Fredericton — Mayor Mike O’Brien has a lot on his plate, but it seems most Fredericton residents think it’s not enough, and all of them are confused about what exactly it is a mayor is supposed to do.
Many of us have complained about things that obviously do not fall under the jurisdiction of a municipal politician.
“Mr. O’Brien, I moved outside of city limits, and now the bus doesn’t come to my house!” griped angered Gagetown resident Shelly Mosseler in a personal Facebook message to the mayor. “I want to know, what are YOU going to do about it?! How am I supposed to get to work downtown? Why didn’t you warn me about this?!”
O’Brien said he receives dozens such nonsensical messages daily, as well as phone calls, emails and letters from people who want him to do more for them.
“What the hell do these people expect of me?” he asked our reporter. “I’m doing my best, and I think I’m actually doing a better job than certain previous mayors, who shall remain nameless. But it’s never enough. I had a guy call me on goddamned Christmas morning, when I was just trying to enjoy the company of my family, whining about the fact that he’s applied for jobs around town, and still hasn’t landed one. I suggested he get in contact with the provincial Labour minister or consider seeking out professional help with his resumé, but he hung up on me.”

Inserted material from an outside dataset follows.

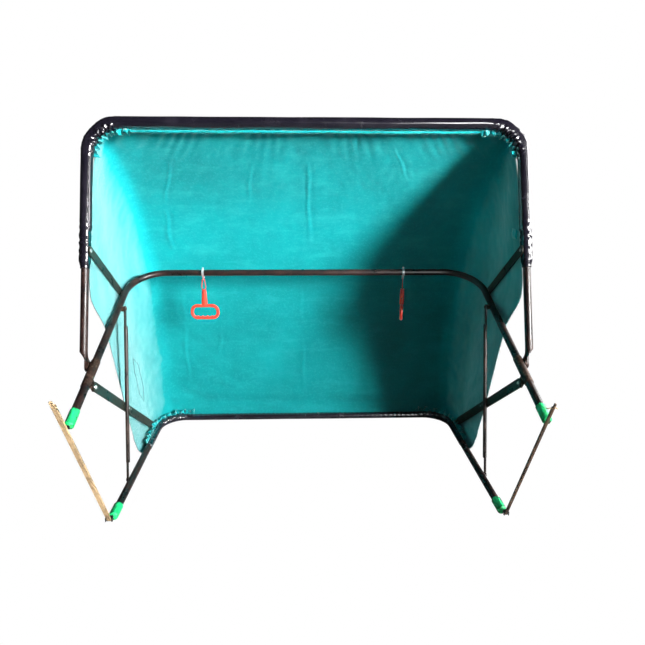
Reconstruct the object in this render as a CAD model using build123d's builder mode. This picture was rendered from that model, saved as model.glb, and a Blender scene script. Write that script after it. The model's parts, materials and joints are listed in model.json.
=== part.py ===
"""Golf chipping net: three nested tube hoops, side links, a cloth sling and two hanging pull handles.

The frame faces -Y.  X runs across the mouth, +Z is up and Z = 0 is the ground.  Each side of the
frame lies in flat layers, from the outside in: rim leg, prop link, middle hoop leg, cross link,
strut, base hoop leg.  A side point is written (y, z) and both sides share it.
"""
import os

from build123d import *

os.makedirs("parts", exist_ok=True)

# ---- driving dimensions, millimetres ------------------------------------------------------------
TUBE_R = 9.0            # all three hoops are 18 mm steel tube
TUBE_WALL = 1.2
RIM_HALF_W = 525.0      # leg centrelines, half the width of each hoop
MIDDLE_HALF_W = 501.0
BASE_HALF_W = 472.0
RIM_CORNER_R = 70.0
MIDDLE_CORNER_R = 100.0
BASE_CORNER_R = 80.0

# side points (y, z)
RIM_BAR = (37.0, 920.0)
RIM_PIVOT_UP_LEG = 185.0    # distance of the rim's pivot from the middle hoop's tip
MIDDLE_BAR = (218.0, 518.0)
MIDDLE_TIP = (-329.0, 304.0)
BASE_BAR = (318.0, 11.0)
BASE_TIP = (-220.0, 11.0)
PROP_TOP_DOWN_LEG = 310.0   # distance of the prop's top from the rim's bar
PROP_BOTTOM_UP_LEG = 489.0
CROSS_TOP = (-195.0, 336.0)
CROSS_BOTTOM = (246.0, 17.0)
STRUT_TOP_UP_LEG = 412.0
STRUT_BOTTOM = (-57.0, 11.0)

# padded sleeves
RIM_SLEEVE_R = 14.5
RIM_SLEEVE_LEG = 262.0      # how far the padding runs down each rim leg from the top bar
RIM_CUFF_R = 10.2           # below the padding the cover is pulled tight round the leg
RIM_CUFF_LEG = 352.0
BASE_SLEEVE_R = 11.0
BASE_SLEEVE_LEG = 200.0
SLEEVE_GAP = 0.15

# side layers: inner and outer X of each flat piece on the right-hand side
BAR_T = 3.0
PROP_X = 511.5
CROSS_X = 487.2
STRUT_X = 482.8         # middle of the strut's flattened ends
STRUT_ROD_X = 481.6
STRUT_R = 5.0
STRUT_FLAT = 46.0
STRUT_END_W = 15.0
PROP_BAR_W = 22.0
CROSS_BAR_W = 23.0
PIVOT_R = 3.2
PIVOT_CLEAR = 0.3
HEAD_R = 5.2
HEAD_T = 2.2

# rim leg ends, flattened and jogged inwards to the pivot lug
RIM_END_X = 515.0
RIM_END_T = 4.0
RIM_END_W = 24.0
RIM_END_UP = 34.0       # from the pivot up to where the leg is still round
RIM_END_FLAT = 14.0     # from the pivot up to where it is fully flat
STRAP_R = 10.4          # pressed strap bracket wrapped round the middle leg
LUG_X = 510.6
LUG_T = 3.6
LUG_R = 12.0
STRAP_PAST = 16.0       # how far the strap runs past its two lugs
CROSS_LUG_X = 491.0
CROSS_LUG_R = 11.0

# foot caps and tie bars
MIDDLE_CAP_R = 10.6
BASE_CAP_R = 11.5       # a little over the axis height, so the base caps get a flat on the ground
CAP_WALL_GAP = 0.15
CAP_LENGTH = 44.0
CAP_SOLE = 4.0
CAP_ROUND = 5.0
PAD_SIZE = (8.0, 11.0)
PAD_OUT = 1.0
PAD_T = 2.0
TIE_PIVOT = (-227.0, 9.0)
TIE_X_LOW = 479.0
TIE_X_HIGH = {"left": 507.0, "right": 496.0}
TIE_REST = (-334.2, 302.2)  # where the strip lies against the pad of the middle foot
TIE_OVER = {"left": 77.0, "right": 57.0}    # how far the strip runs on past the foot
TIE_THIN = 5.0
TIE_WIDE = {"left": 11.0, "right": 6.5}
TIE_NOTCH = 9.0
TIE_TAIL = 3.6
TIE_PIN_R = 1.6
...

Frederictonian Marsha Higgins said she started to wonder whether the mayor was all he’s cracked up to be when she heard talk of the FREX potentially being moved from its current location.

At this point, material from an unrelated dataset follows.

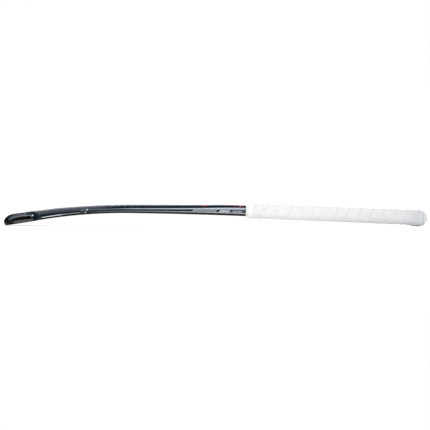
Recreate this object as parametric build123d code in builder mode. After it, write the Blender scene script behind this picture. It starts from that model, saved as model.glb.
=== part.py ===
from build123d import *
import math
import os

os.makedirs("parts", exist_ok=True)

# A composite field hockey stick lying on its playing face: handle towards +X, toe towards -Y,
# rounded back up. The origin is under the middle of the stick, on the surface it lies on.
# Millimetres and degrees. "Along" is the distance along the face from the bottom of the hook,
# "up" is the height above the face, square to it.

# The face, seen from the side: a straight head, three bow arcs and a straight handle.
FACE_START = (-462.45, -0.67)
HEAD_TILT = 9.2
HEAD_STRAIGHT = 88.0
BOW_ARCS = [(67.0, 3.6), (126.0, 6.3), (244.0, 1.44)]  # length and turn of each
HANDLE_STRAIGHT = 405.0

# The hook, seen on the face: a bar bent round an arc, with a short straight toe.
BAR_WIDTH = 46.0
BAR_THICKNESS = 22.5
BAR_THINNING = 1.6  # how much thinner the bar is at both ends of the arc
HOOK_RADIUS = 34.0
HOOK_TURN = 160.0
HOOK_STEPS = 10
TOE_STRAIGHT = 15.5
TOE_END = 21.0
TOE_END_ANGLES = [74.0, 60.0, 45.0, 25.0]
EDGE_RADIUS = 6.0

# The shaft: along, width, thickness and edge radius of its sections.
SHAFT = [
    (57.0, 46.0, 20.9, 6.0),
    (88.0, 46.0, 20.5, 6.0),
    (118.0, 45.6, 19.9, 6.0),
    (150.0, 45.0, 18.8, 6.0),
    (185.0, 44.2, 18.2, 6.0),
    (230.0, 42.8, 17.9, 6.0),
    (285.0, 40.8, 18.4, 6.2),
    (345.0, 38.0, 19.2, 6.8),
    (400.0, 34.8, 20.3, 7.6),
    (450.0, 31.2, 21.8, 9.0),
    (495.0, 28.0, 23.3, 10.4),
    (530.0, 26.3, 23.6, 11.0),
    (560.0, 26.0, 23.6, 11.0),
]
HANDLE_START = SHAFT[-1][0]
SHELL_END = 915.0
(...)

“No, I don’t actually go to the FREX — who goes to that thing? Way too expensive for what you get,” she said. “But it’s the principle of the matter. Everything should just stay the same all the time. What if I do decide to attend this year, and it’s no longer within walking distance from my house? Has Mayor Mike considered my needs at all?

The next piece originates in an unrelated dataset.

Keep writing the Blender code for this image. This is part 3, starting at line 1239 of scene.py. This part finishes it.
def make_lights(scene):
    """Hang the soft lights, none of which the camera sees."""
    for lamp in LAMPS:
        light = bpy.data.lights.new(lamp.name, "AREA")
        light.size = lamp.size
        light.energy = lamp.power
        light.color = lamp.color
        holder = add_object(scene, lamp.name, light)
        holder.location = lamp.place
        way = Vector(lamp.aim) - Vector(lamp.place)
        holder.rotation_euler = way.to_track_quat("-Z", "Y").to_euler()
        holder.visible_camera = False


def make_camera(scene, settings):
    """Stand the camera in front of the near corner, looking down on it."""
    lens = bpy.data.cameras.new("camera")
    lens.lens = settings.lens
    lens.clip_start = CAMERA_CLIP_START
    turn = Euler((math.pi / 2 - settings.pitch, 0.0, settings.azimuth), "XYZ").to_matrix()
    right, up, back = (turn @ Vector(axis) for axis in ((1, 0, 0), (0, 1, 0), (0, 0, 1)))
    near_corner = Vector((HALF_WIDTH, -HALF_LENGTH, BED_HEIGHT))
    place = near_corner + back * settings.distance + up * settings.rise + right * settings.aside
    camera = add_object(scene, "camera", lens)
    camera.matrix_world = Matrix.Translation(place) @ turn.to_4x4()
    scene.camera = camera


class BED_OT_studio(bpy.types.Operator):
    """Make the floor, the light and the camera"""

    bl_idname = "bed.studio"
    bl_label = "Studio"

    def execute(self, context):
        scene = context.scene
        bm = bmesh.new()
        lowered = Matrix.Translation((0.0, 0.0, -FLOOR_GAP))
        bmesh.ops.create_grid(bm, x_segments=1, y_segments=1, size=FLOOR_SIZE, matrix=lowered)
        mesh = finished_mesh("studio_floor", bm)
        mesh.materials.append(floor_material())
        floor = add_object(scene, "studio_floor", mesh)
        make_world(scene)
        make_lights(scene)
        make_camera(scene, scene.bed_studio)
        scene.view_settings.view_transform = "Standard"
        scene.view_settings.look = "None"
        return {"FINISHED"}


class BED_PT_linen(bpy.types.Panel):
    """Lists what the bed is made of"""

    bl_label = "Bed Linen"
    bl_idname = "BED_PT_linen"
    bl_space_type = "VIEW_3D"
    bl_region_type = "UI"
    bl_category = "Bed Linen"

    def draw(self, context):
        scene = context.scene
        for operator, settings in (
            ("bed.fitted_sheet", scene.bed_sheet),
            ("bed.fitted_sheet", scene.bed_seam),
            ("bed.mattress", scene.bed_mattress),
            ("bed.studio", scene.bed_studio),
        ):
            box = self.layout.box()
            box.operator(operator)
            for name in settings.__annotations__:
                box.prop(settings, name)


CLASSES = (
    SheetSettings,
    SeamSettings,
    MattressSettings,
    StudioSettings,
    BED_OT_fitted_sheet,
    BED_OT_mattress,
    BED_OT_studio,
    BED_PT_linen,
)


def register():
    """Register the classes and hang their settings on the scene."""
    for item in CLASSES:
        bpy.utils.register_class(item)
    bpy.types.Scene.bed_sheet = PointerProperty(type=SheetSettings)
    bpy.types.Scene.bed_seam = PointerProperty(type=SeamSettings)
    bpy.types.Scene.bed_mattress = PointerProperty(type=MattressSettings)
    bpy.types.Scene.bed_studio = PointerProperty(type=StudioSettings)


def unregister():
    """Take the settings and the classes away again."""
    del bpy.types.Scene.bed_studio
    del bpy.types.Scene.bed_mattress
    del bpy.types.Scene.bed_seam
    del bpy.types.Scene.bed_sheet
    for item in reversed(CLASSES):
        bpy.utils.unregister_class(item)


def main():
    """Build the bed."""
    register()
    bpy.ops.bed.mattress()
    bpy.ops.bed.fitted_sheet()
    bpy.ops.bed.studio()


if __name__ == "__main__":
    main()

“I’m starting to think all my prayers to him are going to go unanswered.”
Local man Andrew Vesser exited his car on Queen Street to do some last-minute Christmas shopping last week, only to lose his footing and fall on the ice.
“This kind of thing never happened to me when Woodside was mayor,” complained Vesser, who promptly crafted a whiny public Facebook status about his ordeal, tagging Mayor O’Brien, demanding to know what would be done for him. “Coincidence? I think not.”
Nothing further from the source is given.